The survey-based approach earned the initiative more buy-in from locals, according to the six-member leadership team of federal, state, county and nonprofit officials.
Among the leaders were county commissioners from two counties within the project area, which occupies portions of the San Isabel National Forest in the Sawatch Range, pierced through with “fourteeners,” or mountain peaks above 14,000 feet.
Project leaders said the map-making proved helpful as a “community outreach tool,” and they expected restoration to accelerate now that “partners and the community have coalesced” around a 10-year plan.

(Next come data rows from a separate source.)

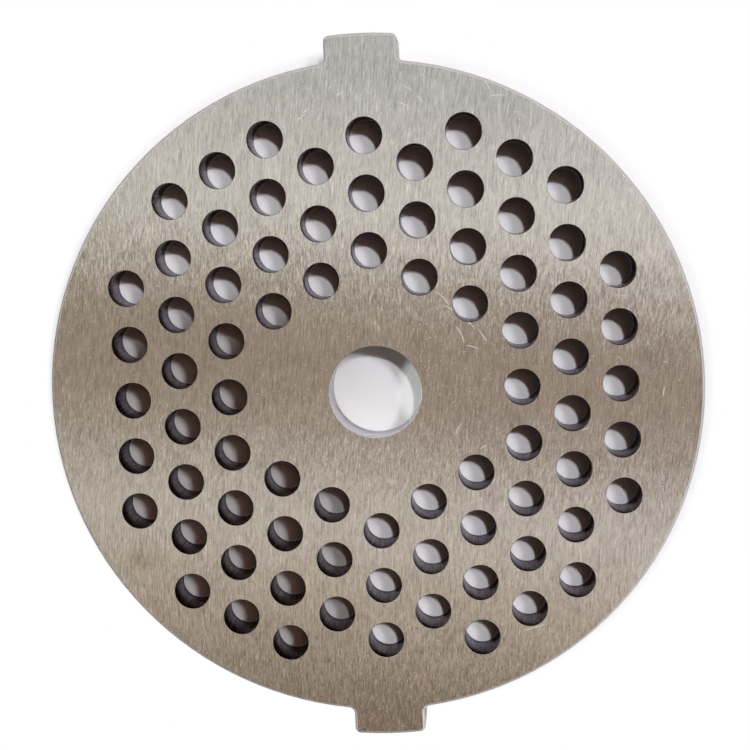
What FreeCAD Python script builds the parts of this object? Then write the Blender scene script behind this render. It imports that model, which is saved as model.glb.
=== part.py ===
import FreeCAD, Part
import math
import os

from FreeCAD import Vector

# Perforated plate of a small household meat grinder, for fine mince.
# It is one flat piece of stainless steel: a disc with a central bore for the
# worm's spindle, a field of straight mincing holes, and two lugs that stop it
# turning in the grinder's head.
#
# Frame: +Z up, the plate lies flat. The origin is the centre of the bore on
# the lower face. The lugs point along +Y and -Y.

# Driving dimensions, in millimetres
disc_diameter = 54.5
plate_thickness = 3.5

lug_width = 6.0
lug_reach = 2.15           # how far a lug's tip stands out past the disc's edge
lug_corner_radius = 0.5
lug_root_radius = 0.55

bore_diameter = 7.7

hole_diameter = 3.0
hole_web = 1.7             # metal left between two neighbouring holes
hub_land = 4.8             # least metal between the bore and any hole
rim_land = 2.5             # least metal between any hole and the disc's edge

edge_break = 0.2           # bevel round the outline of the upper face

# Sizes that follow from them
disc_radius = disc_diameter / 2
lug_tip_radius = disc_radius + lug_reach
bore_radius = bore_diameter / 2
hole_radius = hole_diameter / 2
hole_pitch = hole_diameter + hole_web
inner_limit = bore_radius + hub_land + hole_radius
outer_limit = disc_radius - rim_land - hole_radius


def polar(radius, angle):
    """Point at a radius and an angle in radians round the plate's axis."""
    return Vector(radius * math.cos(angle), radius * math.sin(angle), 0)


def arc_about(centre, start, end):
    """Short arc from start to end about a centre."""
    radius = (start - centre).Length
    towards_middle = (start + end) / 2 - centre
    middle = centre + towards_middle.normalize() * radius
    return Part.Arc(start, middle, end).toShape()


def lug_edges():
    """Outline of the upper lug, from its right root to its left root.

    Each root is an arc that is tangent to the disc and to the lug's flank, and
    each corner is an arc that is tangent to the flank and to the tip. The tip
    itself is an arc about the plate's axis.
    """
    flank = lug_width / 2

    root_centre_x = flank + lug_root_radius
    root_reach = disc_radius + lug_root_radius
    root_centre = Vector(root_centre_x, math.sqrt(root_reach ** 2 - root_centre_x ** 2), 0)
    root_on_disc = root_centre * (disc_radius / root_reach)
    root_on_flank = Vector(flank, root_centre.y, 0)

    corner_centre_x = flank - lug_corner_radius
    corner_reach = lug_tip_radius - lug_corner_radius
    corner_centre = Vector(corner_centre_x, math.sqrt(corner_reach ** 2 - corner_centre_x ** 2), 0)
    corner_on_flank = Vector(flank, corner_centre.y, 0)
    corner_on_tip = corner_centre * (lug_tip_radius / corner_reach)

    right = [
        arc_about(root_centre, root_on_disc, root_on_flank),
        Part.makeLine(root_on_flank, corner_on_flank),
        arc_about(corner_centre, corner_on_flank, corner_on_tip),
    ]
    left = [edge.mirror(Vector(0, 0, 0), Vector(1, 0, 0)) for edge in right]
    tip_left = Vector(-corner_on_tip.x, corner_on_tip.y, 0)
    tip = Part.Arc(corner_on_tip, Vector(0, lug_tip_radius, 0), tip_left).toShape()
    root_angle = math.atan2(root_on_disc.y, root_on_disc.x)
    return right + [tip] + left, root_angle


def plate_outline():
    """Closed outline: two round sides of the disc and the two lugs."""
    upper_lug, root_angle = lug_edges()
    lower_lug = [edge.rotated(Vector(0, 0, 0), Vector(0, 0, 1), 180) for edge in upper_lug]
    right_side = Part.Arc(
        polar(disc_radius, -root_angle),
        polar(disc_radius, 0),
        polar(disc_radius, root_angle),
    ).toShape()
    left_side = right_side.rotated(Vector(0, 0, 0), Vector(0, 0, 1), 180)
    edges = upper_lug + lower_lug + [right_side, left_side]
    return Part.Wire(Part.__sortEdges__(edges))


def hole_centres():
    """Centres of the mincing holes.

    They lie on a triangular grid whose columns run parallel to the line
    through the two lugs. The plate's axis is midway between two neighbours of
    the middle column, so even columns sit half a pitch off the cross line and
    odd columns sit on it. The holes fill the ring between the two lands.
    """
    column_spacing = hole_pitch * math.sqrt(3) / 2
    columns = int(outer_limit / column_spacing)
    rows = int(outer_limit / hole_pitch) + 1
    centres = []
    for column in range(-columns, columns + 1):
        offset = 0 if column % 2 else hole_pitch / 2
        for row in range(-rows, rows + 1):
            centre = Vector(column * column_spacing, row * hole_pitch + offset, 0)
            if inner_limit < centre.Length < outer_limit:
                centres.append(centre)
    return centres


def through_hole(radius, centre):
    """Round tool that runs past both faces of the plate."""
    overrun = plate_thickness / 2
    base = centre - Vector(0, 0, overrun)
    return Part.makeCylinder(radius, plate_thickness + 2 * overrun, base)


def grinder_plate():
    """The whole plate as one solid.

    The blank's upper rim is rolled over a little where it was punched. The
    lower rim and the rims of all the holes are left sharp by the grinding.
    """
    blank = Part.Face(plate_outline()).extrude(Vector(0, 0, plate_thickness))
    upper_rim = [edge for edge in blank.Edges if edge.BoundBox.ZMin > plate_thickness / 2]
    blank = blank.makeChamfer(edge_break, upper_rim)

    centres = hole_centres()
    tools = [through_hole(hole_radius, centre) for centre in centres]
    tools.append(through_hole(bore_radius, Vector(0, 0, 0)))
    plate = blank.cut(Part.makeCompound(tools))
    return plate.Solids[0], centres


os.makedirs("parts", exist_ok=True)

plate, centres = grinder_plate()
plate.exportStep("parts/grinder_plate.step")

print("mincing holes:", len(centres))
print("hole pitch: %.2f mm" % hole_pitch)
print("plate box: %.2f x %.2f x %.2f mm" % (
    plate.BoundBox.XLength, plate.BoundBox.YLength, plate.BoundBox.ZLength))
print("volume: %.1f mm3, valid: %s" % (plate.Volume, plate.isValid()))
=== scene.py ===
# %% [markdown]
# A meat grinder plate on a pale table
#
# The real object is one flat piece of stainless steel with a bore, a field of
# mincing holes and two lugs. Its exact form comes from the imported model, so
# this lesson is about the rest: a camera that stands where the photographer
# stood, a table, light that a ground plate can answer, and the steel itself.

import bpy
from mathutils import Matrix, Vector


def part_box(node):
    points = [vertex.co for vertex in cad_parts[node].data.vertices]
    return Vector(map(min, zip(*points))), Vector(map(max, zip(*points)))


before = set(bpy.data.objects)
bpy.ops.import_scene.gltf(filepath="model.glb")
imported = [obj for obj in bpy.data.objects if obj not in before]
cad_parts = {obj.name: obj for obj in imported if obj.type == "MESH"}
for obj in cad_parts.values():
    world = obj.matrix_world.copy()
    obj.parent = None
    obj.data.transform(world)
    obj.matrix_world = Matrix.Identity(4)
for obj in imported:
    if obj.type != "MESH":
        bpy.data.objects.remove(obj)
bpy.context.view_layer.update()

# %% [markdown]
# Sizes in millimetres
#
# Blender counts in metres here, but a grinder plate is thought of in
# millimetres. Scaling the scene up would do as well, only then it would no
# longer fit the model. So every length is written in millimetres, times MM.

# %% Name the plate and its sizes
import math

import bmesh
import bpy
from mathutils import Matrix, Vector

MM = 0.001
PLATE = "grinder_plate"

low_corner, high_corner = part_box(PLATE)
plate_thickness = high_corner.z - low_corner.z
print("plate is %.2f mm thick" % (plate_thickness / MM))

# %% [markdown]
# The camera
#
# The photo was taken from about 11 cm, a little above and to the right of the
# bore, and then cropped off centre. A longer lens from further away would
# frame the plate just as well, but the walls of the holes would show wrongly:
# how much wall each hole shows depends on where the lens was.

# %% Stand the camera over the plate
LENS_PLACE = Vector((9.11, 14.51, 112.96)) * MM
AIM_POINT = Vector((4.43, 4.06, 3.50)) * MM
CAMERA_ROLL = math.radians(-2.37)
LENS_MM = 63.9
CROP_SHIFT = (-0.0687, -0.0446)
NEAREST_SEEN = 5 * MM

camera_data = bpy.data.cameras.new("camera")
camera_data.lens = LENS_MM
camera_data.shift_x, camera_data.shift_y = CROP_SHIFT
camera_data.clip_start = NEAREST_SEEN
camera = bpy.data.objects.new("camera", camera_data)
bpy.context.scene.collection.objects.link(camera)

backward = (LENS_PLACE - AIM_POINT).normalized()
right = Vector((0, 1, 0)).cross(backward).normalized()
up = backward.cross(right)
turn = Matrix((right, up, backward)).transposed() @ Matrix.Rotation(CAMERA_ROLL, 3, "Z")
camera.matrix_world = Matrix.Translation(LENS_PLACE) @ turn.to_4x4()
bpy.context.scene.camera = camera
bpy.context.scene.view_settings.view_transform = "Standard"
print("camera tilt from straight down: %.1f degrees" % math.degrees(backward.angle(Vector((0, 0, 1)))))

# %% [markdown]
# The table
#
# The plate lies on a smooth, pale surface. A thick slab with rounded edges
# would be more of a table, but only its top is ever seen, so one big face is
# enough. It sits a hair below the plate, because two faces at the same
# height would fight in the render.

# %% Lay the table
TABLE_HALF_WIDTH = 1.5
TABLE_GAP = 0.02 * MM

table_mesh = bpy.data.meshes.new("table")
table_bmesh = bmesh.new()
bmesh.ops.create_grid(table_bmesh, x_segments=1, y_segments=1, size=TABLE_HALF_WIDTH)
bmesh.ops.translate(table_bmesh, verts=table_bmesh.verts, vec=(0, 0, low_corner.z - TABLE_GAP))
table_bmesh.to_mesh(table_mesh)
table_bmesh.free()
table = bpy.data.objects.new("table", table_mesh)
bpy.context.scene.collection.objects.link(table)
print("table: %.1f m wide, %.2f mm under the plate" % (2 * TABLE_HALF_WIDTH, TABLE_GAP / MM))

# %% [markdown]
# Two helpers for paint
#
# A material is a tree of nodes. It could be drawn by hand in the editor, but
# in a script it is a list of three moves: add a node, set it, plug it in. One
# helper makes these moves. The other turns a hex colour, as a painter picks
# it from a screen, into the linear light that the nodes count with.

# %% Helpers for colours and nodes
def linear(hex_colour):
    """Turns an sRGB hex colour, such as C8C0B4, into linear red, green, blue and alpha."""
    channels = [int(hex_colour[start:start + 2], 16) / 255 for start in (0, 2, 4)]
    return [c / 12.92 if c <= 0.04045 else ((c + 0.055) / 1.055) ** 2.4 for c in channels] + [1.0]


def add(tree, kind, values=None, links=None, **settings):
    """Adds a node: settings are its own choices, values fill its sockets, links plug outputs in."""
    node = tree.nodes.new(kind)
    for name, value in settings.items():
        setattr(node, name, value)
    for socket, value in (values or {}).items():
        node.inputs[socket].default_value = value
    for socket, source in (links or {}).items():
        tree.links.new(source, node.inputs[socket])
    return node


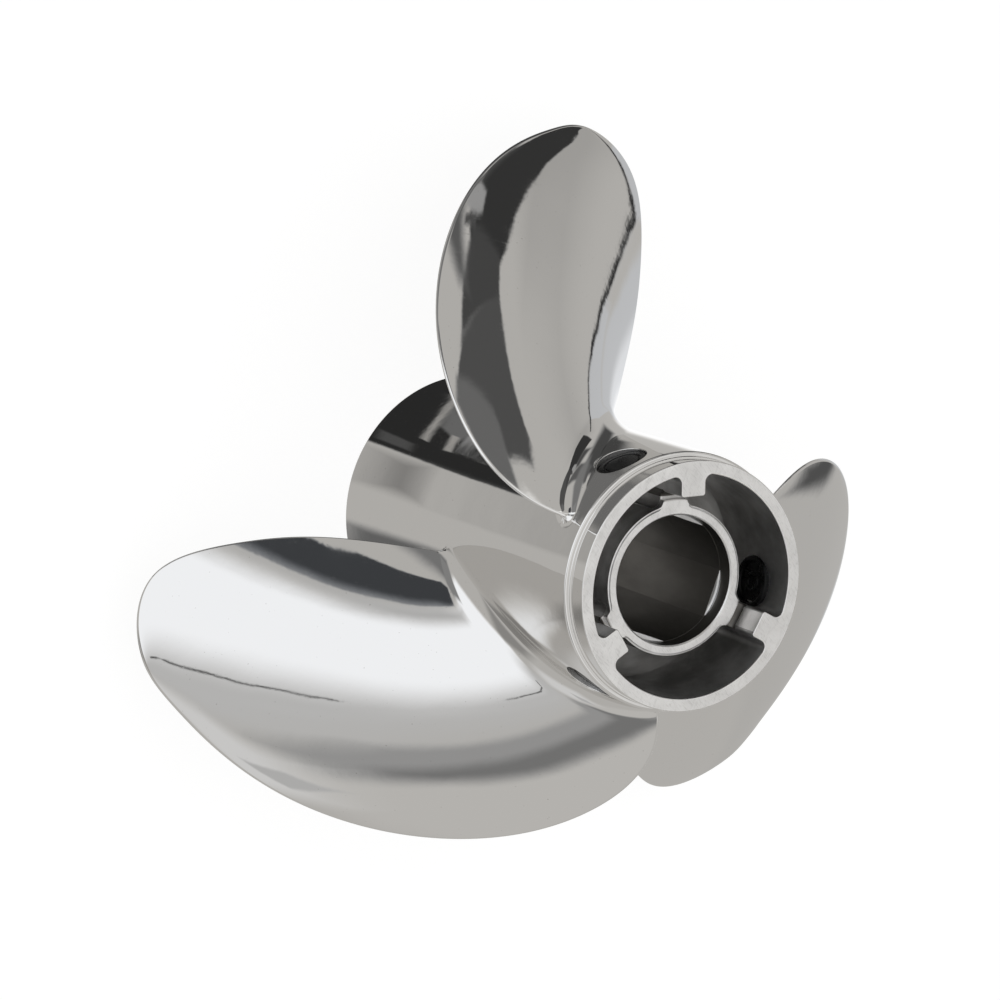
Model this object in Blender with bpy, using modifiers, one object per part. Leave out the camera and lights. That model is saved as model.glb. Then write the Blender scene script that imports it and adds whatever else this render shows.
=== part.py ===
"""A ship propeller of the through-hub exhaust kind, cast in one piece, with a plug in each of its vent holes.

The shaft line is the Z axis. The rear end of the barrel rests on the floor at Z = 0, and the front end,
which meets the gearcase, is at the top. Seen from the front the propeller turns counterclockwise.
"""
import math

import bmesh
import bpy
import numpy as np

MM = 0.001

# Driving dimensions, in millimetres, with heights measured back from the front face
LENGTH = 215.0
FACE_RADIUS = 58.0
CHAMBER_RADIUS = 52.0
SPIGOT_DEPTH = 11.5
SHOULDER_CHAMFER = 1.0
BARREL_RADIUS = 60.3
BARREL_REAR_RADIUS = 60.5
BARREL_WALL = 4.0
FLARE_LENGTH = 70.0
REAR_RADIUS = 66.5
REAR_WALL = 3.6

HUB_RADIUS = 35.2
HUB_CHAMFER = 0.9
HUB_FACE_DEPTH = 15.5
HUB_LENGTH = 119.5
BORE_RADIUS = 30.35
BORE_CHAMFER = 0.6
SOCKET_DEPTH = 24.5
SOCKET_RADIUS = 30.25
SOCKET_ACROSS_FLATS = 56.0
SPARE = 3.0

SPOKE_ANGLE = 51.5
SPOKE_WIDTH = 12.6
STUB_INNER_RADIUS = 41.5
LUG_RADIUS = 38.0
SPOKE_DROP = 3.0
SPOKE_LENGTH = 105.5

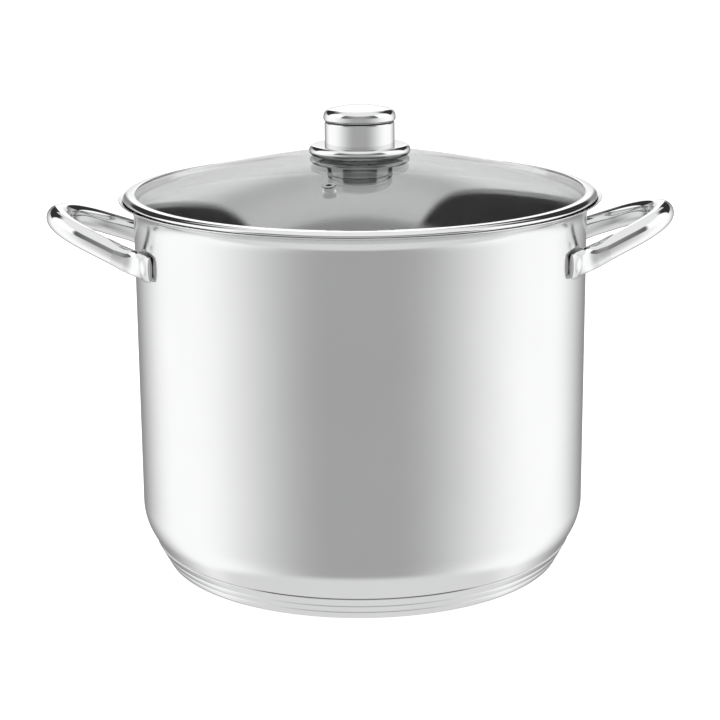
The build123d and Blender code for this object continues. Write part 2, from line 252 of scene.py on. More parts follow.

As of the end of 2021, the project area had restored 3,000 acres, with another 21,000 acres in the “planning pipeline.” Funding worth $19 million was in place, enough to restore about 10,000 acres. The fundraising method of leveraging a sales tax to attract grants and other contributions also serves as a model for other communities.
The NWTF brought on Kate McIntire as RMRI coordinator in 2021, and the western work in Colorado to refine shared stewardship is expected to pay off as the NWTF expands the practice under its emerging Western Shared Stewardship Initiative. The outcomes may also bolster the Forest Service’s 10-year Wildfire Crisis Strategy, announced in January 2022, to address hazardous wildfire fuels on as much as 50 million acres of public and private lands. Several priority landscapes identified by the Forest Service include parts of the RMRI targeted areas.
The NWTF is convinced that such large-scale work, which crosses ownership boundaries, represents the future of conservation. The initiatives in the West are meant to help the organization achieve the goals of its America’s Western Wildlands region: protecting the forests, water and prairies of the West.
“With over 50 current stewardship agreements, the Forest Service is the NWTF’s strongest agency partner,” the NWTF said in a statement of support for the Forest Service’s new wildfire strategy. Approaching 40 years of partnering together, the NWTF and the Forest Service collaborate “on national forests in every Forest Service region in the country to enhance wild turkey habitat and forest health.”